In the past four years Wagtail dogs have sniffed out more than 120 million illegal cigarettes, 50 tonnes of hand-rolling tobacco and £3.5m in cash.

That’s all money taken out of the pockets of criminals, and consumer harm prevented. And since the counterfeit tobacco trade is usually inextricably linked with organised crime, any work to disrupt their activities benefits society. Those responsible for the illicit tobacco trade are often part of the same organised crime networks involved in the illegal drug trade, including those who target vulnerable young people to courier drugs on their behalf.

According to HMRC data, up to £1.8bn was lost in government revenue in 2018-19 due to the trade and supply of illegal tobacco, with £45.2bn lost since the start of the century.

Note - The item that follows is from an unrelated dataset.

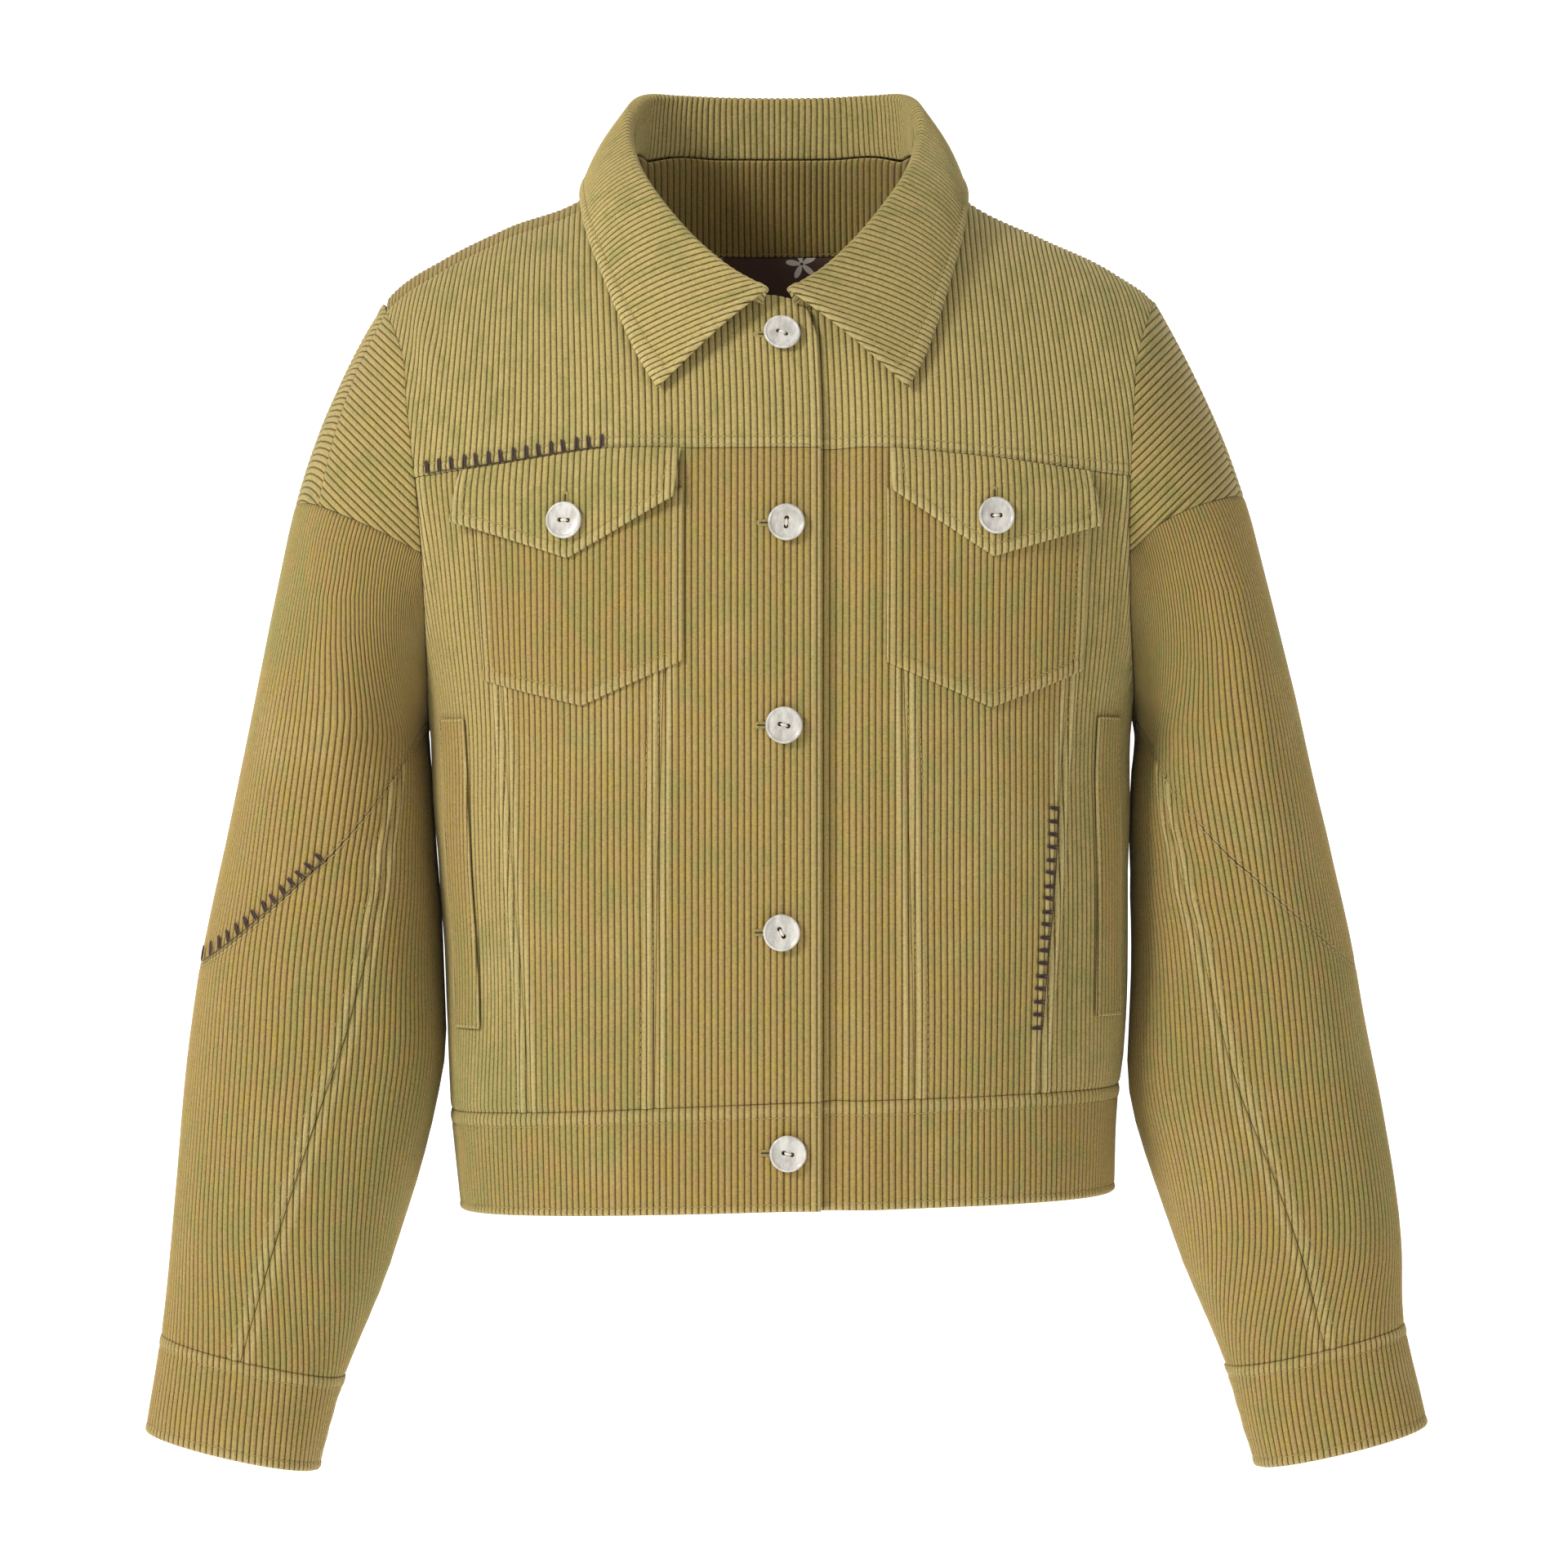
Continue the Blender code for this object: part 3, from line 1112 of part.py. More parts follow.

It was a desire to do some good in the world that led Singer to set up Wagtail in the first place. After a 25-year career in the RAF, he was spurred to action by the events of September 11, 2001. “That was a game-changer because I was an explosives dog handler and realised then that the RAF had given me the skills and that terrorism was going to be a major threat, and drugs weren’t going to go away either.

“When I left the RAF I knew I could train dogs but I’d never run a business before and it was a steep learning curve, but you learn from your mistakes.

“I love every minute of what I do, I really love my job. You just can’t beat the satisfaction of training the dogs.”

Happy dogs

When they are on active duty, the wellbeing of Wagtail’s dogs is paramount. From the company’s base in Wales, Levie says, “Wagtail dogs have ample spare time for woodland walks, beachcombing and adventures in the hills. When it comes to retirement, a loving home is carefully chosen by our dedicated rehoming centre, Redpaw Rehoming.

“When not working Wagtail dogs enjoy exercising in the large number of secure open spaces we have around our training school under the supervision of our trained kennel staff. Dogs are also involved in a programme of continuous training to ensure they are at their best.”

All of Wagtail’s dogs are heroes in their own right, but some of them really stand out. One such detection dog was Alfie, a tobacco and cash detection dog who was responsible for finding a record £250,000 in a single raid. Alfie became a much-loved character among trading standards officers and received a CTSI Hero Award in 2016 in recognition of his work to combat illicit tobacco.

In 2018 he was made an official SCAMbassador for the National Trading Standards Scams Team. Alfie retired from his duties in February 2020 and sadly passed away the following September.

“Alfie was an absolute pleasure with an infectious personality,” says Levie. “He will be missed by everyone at Wagtail and remembered as Wagtail legend.”

Practice makes perfect

Wagtail offers a specialised training course for tobacco detection dogs. Its Level 3 NASDU Tobacco Detection Dog Handler Course uses realistic training areas, incorporating real-life scenarios the dogs and their handlers have encountered to enrich the learning experience.

“During training the dogs are exposed to as many different environments as possible, ensuring the dog is adaptable and flexible to new situations,” says Levie. “Wagtail is Home Office approved to hold real explosive and drug training samples and has a full suite of training aids, believing that training on real substance is best practice and a superior option to pseudo scent samples.”

As well as providing training for dogs, Wagtail also offers courses for handlers. The company  established the Wagtail International School of Excellence (WISE) four years ago. The Tobacco Detection Dog Handler sits alongside its other courses in Drug Detection and Explosives Detection.

“The development of the training school happened organically.  At Wagtail we have high standards and aim to be the best in the industry,” says Singer. “We wanted pass our knowledge and skills on, maintaining these standards across the profession.”